If the Company does not regain compliance with the Minimum Bid Price Requirement by the end of the Compliance Period, the Company may be eligible for an additional 180 calendar day period to regain compliance during which it may transfer to The Nasdaq Capital Market, provided that it meets the applicable market value of publicly held shares requirement for continued listing and all other applicable requirements for initial listing thereon (except for the bid price requirement) based on the Company’s most recent public filings and market information and notifies Nasdaq of its intent to cure the minimum bid price deficiency. If the Company meets the applicable requirements, Nasdaq may inform the Company that it has been granted an additional 180 calendar days to regain compliance with the Minimum Bid Price Requirement. If, however, it appears to Nasdaq that the Company will not be able to cure the minimum bid price deficiency, or if the Company is otherwise not eligible for listing on The Nasdaq Capital Market, Nasdaq could provide notice that the Company’s ADSs will become subject to delisting. In such event, Nasdaq rules would permit the Company to appeal the delisting determination to a Nasdaq Hearings Panel.
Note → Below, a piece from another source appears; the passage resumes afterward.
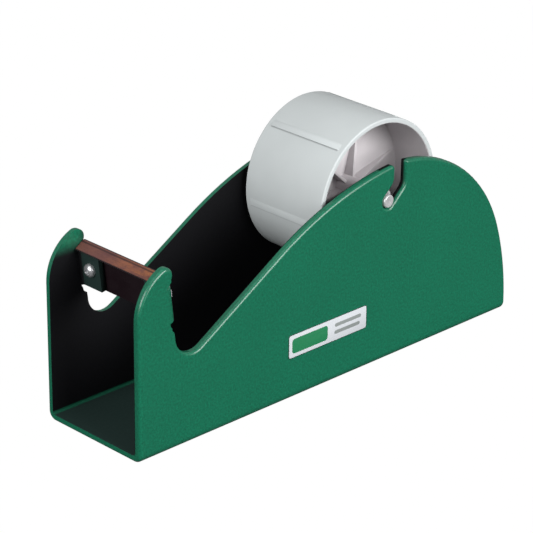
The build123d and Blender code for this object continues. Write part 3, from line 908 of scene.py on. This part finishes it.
class DISPENSER_OT_drum(Operator):
    """Moulds the core drum: shell, web and hub turned in one, with rings of gussets and grips"""
    bl_idname = "dispenser.drum"
    bl_label = "Core drum"

    def execute(self, context):
        values = settings("drum")
        low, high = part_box("core_drum")
        hub_half = (high.y - low.y) / 2
        half = 24.5 * MM
        r = values.radius
        inner = r - values.wall
        hub, bore = 5.1 * MM, 3.2 * MM
        web = values.web / 2
        soft = 0.7 * MM
        root = 0.6 * MM
        right = ([(bore, 0), (bore, hub_half - 0.35 * MM), (bore + 0.35 * MM, hub_half)]
                 + corner((hub - 0.4 * MM, hub_half - 0.4 * MM), 0.4 * MM, 90, 0, 3)
                 + corner((hub + root, web + root), root, 180, 270, 4)
                 + corner((inner - root, web + root), root, 270, 360, 4)
                 + [(inner, half - 0.3 * MM), (inner + 0.3 * MM, half)]
                 + corner((r - soft, half - soft), soft, 90, 0, 5) + [(r, 0)])
        left = [(a, -b) for a, b in reversed(right[1:-1])]
        body = lathe(right + left, 180)
        gusset = joined(*(self.gusset(side, hub, web) for side in (-1, 1)))
        ring = ring_tree()
        gussets = repeated(ring, gusset, None, count=values.gussets, first_angle=values.gusset_angle)
        grips = repeated(ring, self.grip(r), None, count=values.grips, first_angle=values.grip_angle)
        mesh = joined(body, gussets, grips)
        mesh.transform(Matrix.Translation((AXLE.x, 0, AXLE.z)))
        finished("moulded_drum", mesh, drum_plastic(), "drum", "drum_plastic", "core_drum", smooth=32)
        return {"FINISHED"}

    def gusset(self, side, hub, web):
        """One tapered gusset against the web, from the hub out."""
        start, end = hub - 0.5 * MM, 34.5 * MM
        outline = [(start, 0), (end, 0), (end, web + 0.05 * MM), (start, web + 5.5 * MM)]
        return prism(outline, 0.75 * MM, lambda a, b, c: Vector((a, side * b, c)), bevel=0.2 * MM)

    def grip(self, r):
        """One low ramp along the shell, steep on the side that holds the core."""
        spread = settings("drum").grip_spread
        sunk, foot, top = r - 0.05 * MM, r - 1 * MM, r + 0.42 * MM
        outline = [(sunk * cos(spread), -sunk * sin(spread)), (top, 0), (foot, 0),
                   (foot * cos(spread), -foot * sin(spread))]
        return prism(outline, settings("drum").grip_half, lambda a, b, c: Vector((a, c, b)), bevel=0.08 * MM)


def rounded_slab(low, high, radius, rim, axis, turn=0.0):
    """A slab with rounded corners and soft rims, thin along the axis named."""
    centre, half = (low + high) / 2, (high - low) / 2
    order = {"Z": (0, 1, 2), "Y": (0, 2, 1)}[axis]
    a, b, c = (half[k] for k in order)
    outline = []
    for sx, sy, start in ((1, 1, 0), (-1, 1, 90), (-1, -1, 180), (1, -1, 270)):
        outline += corner((sx * (a - radius), sy * (b - radius)), radius, start, start + 90, 6)

    def place(x, y, z):
        x, y = x * cos(turn) - y * sin(turn), x * sin(turn) + y * cos(turn)
        point = [0, 0, 0]
        point[order[0]], point[order[1]], point[order[2]] = x, y, z
        return centre + Vector(point)

    form = bmesh.new()
    upper = [(c, rim), (c - rim * 0.3, rim * 0.3), (c - rim, 0)]
    rings = []
    for z, inset in upper + [(-z, inset) for z, inset in reversed(upper)]:
        rings.append([form.verts.new(place(x * (1 - inset / a), y * (1 - inset / b), z)) for x, y in outline])
    skin(form, rings)
    form.faces.new(rings[0])
    form.faces.new(reversed(rings[-1]))
    return outward(form)


class DISPENSER_OT_trim(Operator):
    """Makes the rubber pads and the stuck-on label"""
    bl_idname = "dispenser.trim"
    bl_label = "Pads and label"

    def execute(self, context):
        values = settings("trim")
        rubber = pad_rubber()
        for name, node, turn, wide in (("front_rubber", "front_pad", 0.0, values.front_width),
                                       ("rear_rubber", "rear_pad", values.rear_turn, values.rear_width)):
            centre, half = middle(node), Vector((values.pad_length, wide, extent(node).z)) / 2
            mesh = rounded_slab(centre - half, centre + half, 2.0 * MM, 0.35 * MM, "Z", turn)
            finished(name, mesh, rubber, "frame", "pad_rubber", node, smooth=50)
        low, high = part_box("side_label")
        mesh = rounded_slab(low, high, 1.2 * MM, 0.05 * MM, "Y")
        finished("stuck_label", mesh, label_film(), "frame", "label_film", "side_label", smooth=50)
        return {"FINISHED"}


# ------------------------------------------------------------------ stage

def soft_light(name, place, aim, size, power):
    """A rectangular softbox that faces the point it is aimed at."""
    lamp = bpy.data.lights.new(name, "AREA")
    lamp.shape = "RECTANGLE"
    lamp.size, lamp.size_y = size
    lamp.energy = power
    box = linked(name, lamp)
    box.location = place
    box.rotation_euler = (Vector(aim) - Vector(place)).to_track_quat("-Z", "Y").to_euler()


def floor_paint():
    """Pale floor that throws little light back on the object."""
    material = bpy.data.materials.new("Pale floor")
    material.use_nodes = True
    tree = material.node_tree
    finish = next(n for n in tree.nodes if n.type == "BSDF_PRINCIPLED")
    out = next(n for n in tree.nodes if n.type == "OUTPUT_MATERIAL")
    finish.inputs["Base Color"].default_value = rgba((settings("stage").floor_tone,) * 3)
    finish.inputs["Roughness"].default_value = 0.9
    finish.inputs["Specular IOR Level"].default_value = 0.0
    glow = tree.nodes.new("ShaderNodeEmission")
    glow.inputs["Strength"].default_value = 1.03
    seen = tree.nodes.new("ShaderNodeLightPath")
    mix = tree.nodes.new("ShaderNodeMixShader")
    share = tree.nodes.new("ShaderNodeMath")
    share.operation = "MULTIPLY"
    share.inputs[1].default_value = 0.97
    tree.links.new(seen.outputs["Is Camera Ray"], share.inputs[0])
    tree.links.new(share.outputs[0], mix.inputs[0])
    tree.links.new(finish.outputs[0], mix.inputs[1])
    tree.links.new(glow.outputs[0], mix.inputs[2])
    tree.links.new(mix.outputs[0], out.inputs["Surface"])
    return material


class DISPENSER_OT_stage(Operator):
    """Lays the floor, hangs the lights and sets the camera"""
    bl_idname = "dispenser.stage"
    bl_label = "Stage"

    def execute(self, context):
        values = settings("stage")
        form = bmesh.new()
        bmesh.ops.create_grid(form, x_segments=1, y_segments=1, size=6.0)
        floor = linked("floor", to_mesh(form, "floor"))
        floor.data.materials.append(floor_paint())
        soft_light("key", (0.25, -1.42, 0.66), (0, 0, 0.05), (1.3, 0.9), 35.0)
        soft_light("top", (-0.35, 0.10, 1.5), (0, 0, 0.05), (1.0, 1.0), 2.5)
        soft_light("front", (-1.45, -0.20, 0.68), (0, 0, 0.08), (1.1, 0.9), 22.0)
        world = bpy.data.worlds.new("studio")
        world.use_nodes = True
        tree = world.node_tree
        back = tree.nodes["Background"]
        back.inputs["Color"].default_value = (1, 1, 1, 1)
        seen = tree.nodes.new("ShaderNodeLightPath")
        share = tree.nodes.new("ShaderNodeMapRange")
        share.inputs["To Min"].default_value = values.fill
        share.inputs["To Max"].default_value = 1.0
        tree.links.new(seen.outputs["Is Camera Ray"], share.inputs["Value"])
        tree.links.new(share.outputs["Result"], back.inputs["Strength"])
        context.scene.world = world
        context.scene.view_settings.view_transform = "Standard"
        lens = bpy.data.cameras.new("camera")
        lens.lens = values.lens
        lens.sensor_width = 36.0
        lens.clip_start = 0.05
        camera = linked("camera", lens)
        az, el, roll = values.azimuth, values.elevation, values.roll
        back_way = Vector((sin(az) * cos(el), -cos(az) * cos(el), sin(el)))
        level = Vector((cos(az), sin(az), 0))
        rise = back_way.cross(level)
        right = level * cos(roll) + rise * sin(roll)
        up = back_way.cross(right)
        turn = Matrix((right, up, back_way)).transposed().to_4x4()
        camera.matrix_world = Matrix.Translation(Vector(values.target) + back_way * values.distance) @ turn
        context.scene.camera = camera
        return {"FINISHED"}


class DISPENSER_PT_panel(Panel):
    """Lists the dispenser's pieces and settings"""
    bl_idname = "DISPENSER_PT_panel"
    bl_label = "Tape dispenser"
    bl_space_type = "VIEW_3D"
    bl_region_type = "UI"
    bl_category = "Dispenser"

    def draw(self, context):
        for maker in MAKERS:
            self.layout.operator(maker.bl_idname)
        for name, kind in SETTINGS.items():
            box = self.layout.box()
            box.label(text=name.capitalize())
            for key in kind.__annotations__:
                box.prop(settings(name), key)


MAKERS = (DISPENSER_OT_plate, DISPENSER_OT_blade, DISPENSER_OT_fasteners, DISPENSER_OT_axle,
          DISPENSER_OT_drum, DISPENSER_OT_trim, DISPENSER_OT_stage)


def register():
    for kind in SETTINGS.values():
        bpy.utils.register_class(kind)
    for kind in MAKERS + (DISPENSER_PT_panel,):
        bpy.utils.register_class(kind)
    for name, kind in SETTINGS.items():
        setattr(bpy.types.Scene, "dispenser_" + name, PointerProperty(type=kind))


def unregister():
    for name in SETTINGS:
        delattr(bpy.types.Scene, "dispenser_" + name)
    for kind in (DISPENSER_PT_panel,) + MAKERS[::-1] + tuple(SETTINGS.values()):
        bpy.utils.unregister_class(kind)


def main():
    register()
    for make in (bpy.ops.dispenser.plate, bpy.ops.dispenser.blade, bpy.ops.dispenser.fasteners,
                 bpy.ops.dispenser.axle, bpy.ops.dispenser.drum, bpy.ops.dispenser.trim,
                 bpy.ops.dispenser.stage):
        make()


if __name__ == "__main__":
    main()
If the Company does not regain compliance with the MVLS Requirement by the end of the Compliance Period, Nasdaq will notify the Company that its securities are subject to delisting, at which point the Company may appeal the delisting determination to a Nasdaq hearings panel. The Company may also choose to transfer the listing of its ADSs to The Nasdaq Capital Market. In order to transfer, the Company must submit an on-line transfer application, pay a $5,000 application fee and meet The Nasdaq Capital Market’s continued listing requirements.
The Company intends to actively monitor its MVLS and the closing bid price of its ADS and may, if appropriate, implement available options to regain compliance with the MVLS Requirement and the Minimum Bid Price Requirement. There can be no assurance that the Company will be able to regain compliance with the MVLS Requirement or the Minimum Bid Price Requirement or maintain compliance with any other listing requirements.
Pursuant to the requirements of the Securities Exchange Act of 1934, the registrant has duly caused this report to be signed on its behalf by the undersigned hereunto duly authorized.